- Born: Roderick Demick 17 May 1947 (age 78) Prestatyn, Wales
- Origin: Belfast, Northern Ireland
- Genres: Rock; pop;
- Occupation: Musician
- Instruments: Bass; harmonica; guitar; vocals;
- Formerly of: The Wheels Bees Make Honey Meal Ticket The Strawbs The Yardbirds

= Rod Demick =

Musical artist (born 1947)

Roderick Demick (born 17 March 1947) is a British guitarist and bassist who has played with many leading musicians.

==Life and career==
Born in Prestatyn in north Wales, Demick moved with his parents to Belfast, Northern Ireland, aged 5. He learned guitar and at the age of 11 joined his first band, the Vibros, who later became the Telstars (or Tony and the Telstars). In 1963 he joined another Belfast band, The Wheels, and moved with them to England the following year. With Demick on rhythm guitar, harmonica and vocals, the band released several singles, including "Bad Little Woman", later recorded by The Shadows of Knight, and supported visiting American musicians such as John Lee Hooker.

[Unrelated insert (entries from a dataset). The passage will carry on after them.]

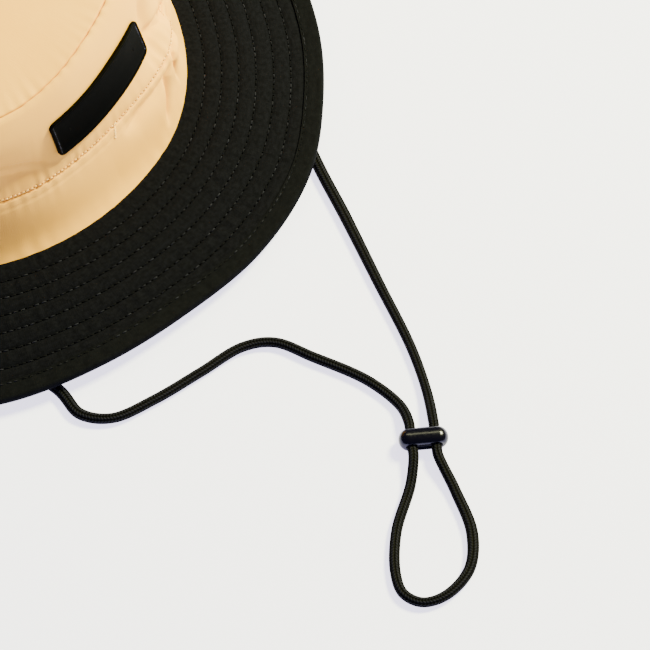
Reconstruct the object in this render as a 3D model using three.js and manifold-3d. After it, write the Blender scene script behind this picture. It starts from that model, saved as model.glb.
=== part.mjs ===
// Sun hat: a soft three-panel crown on a wide quilted brim, with a chin cord that runs
// from ear to ear through a two-hole sliding lock.
// Millimetres, +Z up. The origin is on the ground under the middle of the brim.
// The front of the hat faces -Y and the wearer's left is +X.
import * as THREE from 'three';
import { mergeVertices } from 'three/addons/utils/BufferGeometryUtils.js';
import Module from 'manifold-3d';

// Cloth and seams
const CROWN_CLOTH = 1.5;
const SEAM_GAP = 0.3;
const COLUMNS = 72;

// Heights above the ground
const BRIM_SEAM_HEIGHT = 14;
const TIP_CENTRE_HEIGHT = 85;
const SHOULDER_RISE = 1.2;

// Shape of the crown walls
const BAND_BULGE = 1.4;
const SIDE_LEAN = 0.35;
const SIDE_CLIMB = 0.6;
const SHOULDER_REACH = 0.4;
const FOLD_FADE = 0.35;

// Brim and its binding
const BRIM_THICKNESS = 2;
const BRIM_DROOP = 1.6;
const BRIM_TAPER = 2;
const BRIM_TOE = 0.06;
const BINDING_CLOTH = 1;
const BINDING_WIDTH = 7.4;
const BINDING_THICKNESS = 3.6;
const BINDING_ROUNDING = { inset: 1, rise: 0.5 };
const RESTING_WIDTH = 4;

// Label patch on the front of the crown
const PATCH_THICKNESS = 1.2;
const PATCH_FROM_BEARING = -20.8;
const PATCH_TO_BEARING = 19.6;
const PATCH_LOW = 0.125;
const PATCH_HIGH = 0.405;
const PATCH_CORNER = 2.4;
const PATCH_MARGIN = 0.35;

// Chin cord, its lock and its tabs
const CORD_DIAMETER = 3.4;
const CORD_STEPS = 80;
const CORD_SIDES = 8;
const LOCK_WIDTH = 17.6;
const LOCK_HEIGHT = 7.4;
const LOCK_LENGTH = 6.4;
const LOCK_EDGE = 1.2;
const LOCK_HOLE_RADIUS = 2.05;
const LOCK_HOLE_SIDES = 16;
const LOCK_HOLE_SPACING = 8.7;
const LOCK_CENTRE = { x: -32.5, y: -234.2, z: 3.75 };
const LOCK_TURN = THREE.MathUtils.degToRad(-51);
const LOCK_STRAIGHT = 7;
const TAB_SIZE = { across: 5, along: 8, up: 3 };
const TAB_RADIUS = 96.5;

// Outline of the hat by bearing, in degrees from the front towards the wearer's left.
// seamR: brim seam, midR and midZ: middle seam of the crown, tipR and tipZ: seam of the top
// panel, edgeR: outer edge of the brim, edgeLift: how far the edge stands off the ground.
const OUTLINE = [
  { bearing: -150, seamR: 93.2, midR: 85, midZ: 39, tipR: 73.5, tipZ: 78.5, edgeR: 144.1, edgeLift: 0 },
  { bearing: -120, seamR: 92.8, midR: 86, midZ: 38.5, tipR: 74.5, tipZ: 77.5, edgeR: 144.6, edgeLift: 0 },
  { bearing: -90, seamR: 92.2, midR: 85.5, midZ: 39, tipR: 75, tipZ: 76.5, edgeR: 144.4, edgeLift: 0 },
  { bearing: -60, seamR: 92.4, midR: 84.8, midZ: 39.5, tipR: 74.5, tipZ: 76.5, edgeR: 144.4, edgeLift: 1 },
  { bearing: -45, seamR: 92.3, midR: 84.3, midZ: 40, tipR: 74, tipZ: 76.5, edgeR: 144.2, edgeLift: 3.8 },
  { bearing: -30, seamR: 92.1, midR: 82.8, midZ: 40, tipR: 73.2, tipZ: 77, edgeR: 141.4, edgeLift: 5.2 },
  { bearing: -15, seamR: 92, midR: 80.6, midZ: 40, tipR: 70.5, tipZ: 78.5, edgeR: 140.2, edgeLift: 5 },
  { bearing: 0, seamR: 92.3, midR: 80.4, midZ: 40, tipR: 68.4, tipZ: 80.5, edgeR: 143.2, edgeLift: 5 },
  { bearing: 15, seamR: 92.8, midR: 81.8, midZ: 40, tipR: 68.2, tipZ: 82, edgeR: 145, edgeLift: 5.2 },
  { bearing: 30, seamR: 92.2, midR: 83.4, midZ: 40, tipR: 69.4, tipZ: 82.5, edgeR: 143.5, edgeLift: 3.4 },
  { bearing: 45, seamR: 91.2, midR: 83.8, midZ: 40.5, tipR: 71, tipZ: 82.5, edgeR: 144, edgeLift: 0.5 },
  { bearing: 60, seamR: 91, midR: 84, midZ: 41, tipR: 72.5, tipZ: 82.5, edgeR: 144.8, edgeLift: 0 },
  { bearing: 90, seamR: 91.6, midR: 85, midZ: 41, tipR: 74, tipZ: 82, edgeR: 144.4, edgeLift: 0 },
  { bearing: 120, seamR: 92.8, midR: 85.5, midZ: 40.5, tipR: 74.5, tipZ: 81, edgeR: 144.6, edgeLift: 0 },
  { bearing: 150, seamR: 93.4, midR: 85, midZ: 40, tipR: 74, tipZ: 80, edgeR: 144.1, edgeLift: 0 },
  { bearing: 180, seamR: 93.5, midR: 84.5, midZ: 39.5, tipR: 73.2, tipZ: 79.2, edgeR: 143.4, edgeLift: 0 },
];

// Soft folds pushed into the crown wall: where each lies, how long and wide it is, which way
// it slants in degrees from level, and how far it goes in (negative) or out.
const FOLDS = [
  { bearing: 27, height: 38, length: 20, width: 8, slant: 0, depth: 4.6 },
  { bearing: 37, height: 34, length: 24, width: 5, slant: 78, depth: -2.4 },
  { bearing: -34, height: 45, length: 22, width: 5, slant: 8, depth: -1.4 },
  { bearing: -70, height: 34, length: 24, width: 8, slant: 30, depth: -1.8 },
  { bearing: 84, height: 48, length: 26, width: 8, slant: -35, depth: -1.8 },
  { bearing: 132, height: 36, length: 30, width: 9, slant: 20, depth: -2.0 },
  { bearing: -140, height: 50, length: 30, width: 9, slant: -25, depth: -2.0 },
  { bearing: 172, height: 30, length: 26, width: 8, slant: 60, depth: -1.6 },
];

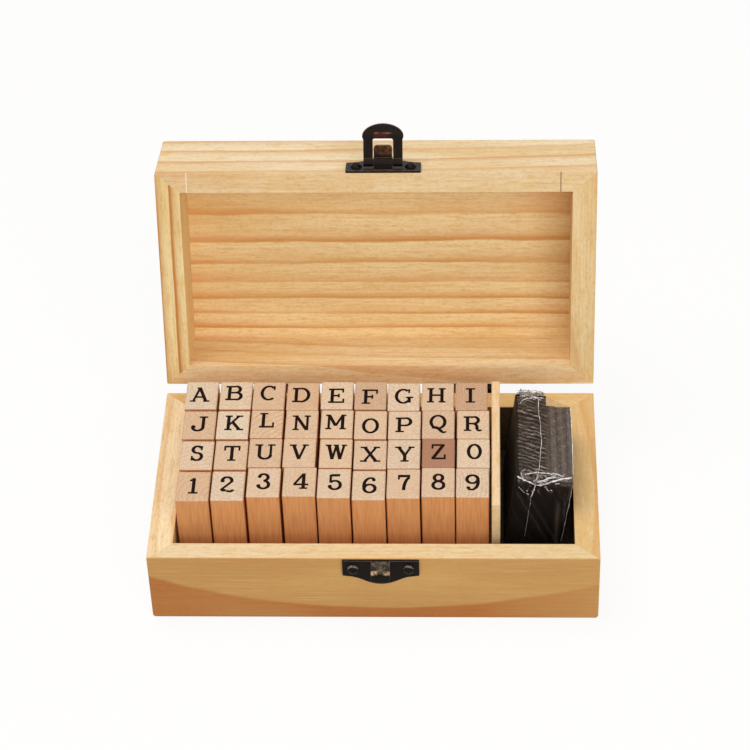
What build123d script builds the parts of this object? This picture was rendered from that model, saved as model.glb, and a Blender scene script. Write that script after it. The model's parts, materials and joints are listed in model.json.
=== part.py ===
from build123d import *
import math
import os

# A small pine box, shown open, with thirty-six wooden letter and number stamps and a wrapped ink pad.
# Millimetres. +X is to the right, +Y to the back, +Z up. The origin is the middle of the underside.
# The lid is drawn closed and then turned back about the hinge line to the angle at which it rests.

# Pine boards of the base and the lid
board_thickness = 9.3
end_wall_thickness = 9.3
long_wall_thickness = 8.0
rebate_reach = 4.0
base_height = 33.1
lid_height = 33.4
outer_edge_radius = 2.3
upright_edge_radius = 0.6
lid_open_angle = 103.9

# Stamps, named by what each one prints, from the back row to the front row
stamp_rows = ("abcdefghi", "jklnmopqr", "stuvwxyz0", "123456789")
stamp_width = 12.4
stamp_depth = 15.6
handle_height = 36.0
handle_chamfer = 0.35
rubber_height = 2.5
rubber_inset = 0.4
letter_relief = 0.3

# How loosely the stamps stand: gaps between them, and the share of the slack that each one has used up
side_gap = 0.8
column_gap = 0.75
column_slack = 1.2
back_gap = 1.65
back_slack = 1.5
row_gap = 0.2
row_slack = 1.05
front_room = 7.7
sway_shares = (
    (0.00, 0.20, 0.00, 0.10, 0.30, 0.20, 0.00, 0.10, 0.00),
    (0.30, 0.15, 0.10, 0.35, 0.70, 0.60, 0.50, 0.40, 0.60),
    (0.60, 0.50, 0.30, 0.30, 0.90, 0.90, 0.60, 0.60, 0.70),
    (0.50, 0.50, 0.65, 0.95, 0.90, 0.90, 0.75, 0.70, 0.50),
)
back_slack_shares = (0.0, 0.2, 0.2, 0.4, 0.0, 0.3, 0.7, 0.5, 0.4)
row_slack_shares = (1.0, 0.9, 0.25, 0.0, 0.45, 0.75, 0.25, 0.0, 0.15)

# Divider between the stamps and the ink pad, kept short so that the closing lid clears it
divider_thickness = 3.2
divider_gap = 0.4
divider_drop = 1.4
divider_front_gap = 7.0
divider_chamfer = 0.3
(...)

After the Wheels broke up in 1967, Demick and his bandmate, lead guitarist Herbie Armstrong, joined Screaming Lord Sutch's band, known at the time as the Beautiful Quality, for six months. The following year, the pair left and recorded as the James Brothers, releasing two unsuccessful singles on the Page One label in 1968. Demick and Armstrong continued as a duo under their own names, toured with a band, and released several singles and two albums, Little Willy Ramble (MAM, 1971) and Lookin' Through (A&M, 1972), described by Allmusic reviewer Craig Harris as "impressive".

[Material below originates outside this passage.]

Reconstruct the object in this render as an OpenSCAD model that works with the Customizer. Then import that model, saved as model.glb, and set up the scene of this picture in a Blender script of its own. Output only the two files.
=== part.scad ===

Demick worked as a session musician in the 1970s. In 1973, he joined influential pub rock band Bees Make Honey, but the album recorded by that line-up of the band was unreleased and the band split up in 1974. Demick reunited with Herbie Armstrong in 1978, in the band Yellow Dog. He then joined the band Meal Ticket, toured with them and appeared on their 1978 album Take Away, before working with singer-songwriter Ian Gomm, touring the US with Gomm as support act for Dire Straits, and appearing on two of Gomm's albums, What a Blow and Village Voice.

Demick joined David Essex's band as bassist in the early 1980s, touring with Essex for several years and appearing on the 1983 album The Whisper. He also played with Ron Kavana, before joining the Strawbs in 1985 as replacement for John Ford. He continued as a member of the Strawbs until 1998, also playing with their spin-off blues band, Turkey Leg Johnson, and in several bands led by Jim McCarty, including the Yardbirds at the time of their 1992 reunion performances. Other musicians with whom he has performed include Dr. John, Billy Ocean, and Taj Mahal.

In the early 1990s, Demick joined the Paul Lamb Blues Band. After finally leaving the Strawbs, he became a permanent member of Paul Lamb and the King Snakes in 1999.